Risk Response Planning involves developing strategies to address the most critical risks in a project. This step entails determining the best approach to minimize negative risks (threats) and leverage positive risks (opportunities). There are four main response strategies for negative risks: avoid, transfer, mitigate, and accept. In contrast, there are four strategies for positive risks: exploit, enhance, share, and accept. Each strategy should be evaluated based on effectiveness, cost-efficiency, and alignment with the project's objectives. Once strategies are selected, corresponding actions are developed and integrated into the project's schedule, budget, and scope.

Risk Monitoring

Risk Monitoring is the continuous process of tracking identified risks, monitoring residual risks, and identifying new risks throughout the project lifecycle. This process involves regular reviews of the risk register, status reports, and risk assessment results to adjust risk response plans as necessary. Risk Monitoring helps ensure that risk management remains an ongoing aspect of project management and allows for necessary course corrections. It is essential to understand whether risk response strategies are effectively mitigating risks or if adjustments need to be made. Various tools, such as risk audits, risk reassessments, and technical performance measurements, can be employed to support risk monitoring.

Risk Register

The Risk Register is a comprehensive document that serves as the central repository for all risks and related information identified throughout the project. It includes risk identification details such as risk description, cause, and potential impact, as well as risk analysis results, such as probability, impact, and priority ranking. Additionally, the risk register includes risk response strategies and action plans, ownership assignments, and any updates or changes that take place throughout the project. The risk register should be maintained and updated regularly to ensure that the information remains relevant and accurately reflects the project's current risk environment. This document is a crucial tool for effective risk management, communication, and decision-making.

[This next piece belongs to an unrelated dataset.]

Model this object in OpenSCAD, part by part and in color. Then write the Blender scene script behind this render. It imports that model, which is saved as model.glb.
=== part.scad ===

Probability and Impact Matrix

The Probability and Impact Matrix is a key tool in project risk analysis, which helps to determine the severity and priority of each identified risk by assessing their probability of occurrence and potential impact on the project. The matrix organizes risks into a grid, with the vertical axis representing the probability of occurrence (usually from low to high) and the horizontal axis representing the potential impact on the project (usually from insignificant to major). Risk events are then plotted within the matrix, enabling project managers to visually analyze and prioritize risks. This allows for more effective risk response planning and resource allocation, as the most significant risks can be addressed with urgency and appropriate mitigation strategies.

Risk Appetite, Tolerance, and Threshold

Risk Appetite, Risk Tolerance, and Risk Threshold are three interrelated concepts that help project managers understand stakeholders' attitudes and preferences regarding risk-taking and acceptable levels of risk exposure. Risk appetite refers to the inclination of stakeholders to accept or avoid risks, whereas risk tolerance represents the extent to which stakeholders are willing to endure negative consequences in pursuit of project objectives. Risk threshold, on the other hand, represents the specific point at which risk exposure becomes intolerable, and action must be taken to mitigate or avoid the risk. These concepts are crucial for project managers, as they shape the overall risk management strategy and determine the appropriate balance between risk-taking and risk-avoidance measures.

Risk Breakdown Structure (RBS)

The Risk Breakdown Structure (RBS) is a hierarchical representation of identified risks, organized into categories and sub-categories based on their sources, nature, or areas of impact. The RBS provides a structured approach to risk management, as it helps project managers visualize the relationships between risks, identify potential root causes, and better understand the risk landscape. By creating an RBS, project managers can ensure that all relevant risks are taken into account, facilitating more comprehensive risk identification, analysis, planning, monitoring, and control. The RBS can also serve as a useful communication tool for stakeholders, as it aids in providing a clear and concise overview of the project's risk profile.

Sensitivity Analysis

Sensitivity Analysis is a technique used to evaluate the impact of changes in individual risk factors on the overall project. This approach identifies which risk factors have the greatest effect on project outcomes, allowing focus to be placed on those with the highest potential impact. This is done by varying individual risk factors while keeping others constant to observe their impact on overall project performance. Sensitivity analysis is particularly useful when there is uncertainty in input data or when the project manager is trying to understand the importance of different risk factors.

Expected Monetary Value

Expected Monetary Value (EMV) is a quantitative risk analysis technique used in project risk management to estimate the potential financial impact of risks. EMV calculates the weighted average of all possible outcomes, providing a single monetary value as the expected outcome. This is achieved by multiplying the probability of each outcome by its potential financial impact and summing the results. EMV analysis can be used to support decision-making, allowing project managers to weigh the potential costs and benefits of various risk-response strategies.

Fallback Plan

A Fallback Plan is a risk management technique that outlines alternative actions to be taken if the primary risk response plan does not provide the desired results or mitigates a risk. Fallback Plans are contingencies designed to address uncertainties and ensure project continuity in the face of unexpected events. This includes keeping additional resources, time, and budget for potential risks. In essence, a Fallback Plan is a backup plan that complements the primary risk response plan, providing an added layer of security and helping minimize the negative impact of risks on the project.

Risk Owner

A Risk Owner is an individual or entity responsible for managing a specific risk within a project. They are accountable for developing, implementing, and monitoring risk response strategies to address the identified risk. Risk Owners should be knowledgeable and experienced in the relevant aspect of the project and should have the authority to make decisions and take action. Assigning a Risk Owner ensures that each identified risk is effectively addressed and managed by the most qualified individual, in turn, improving the overall risk management process within the project.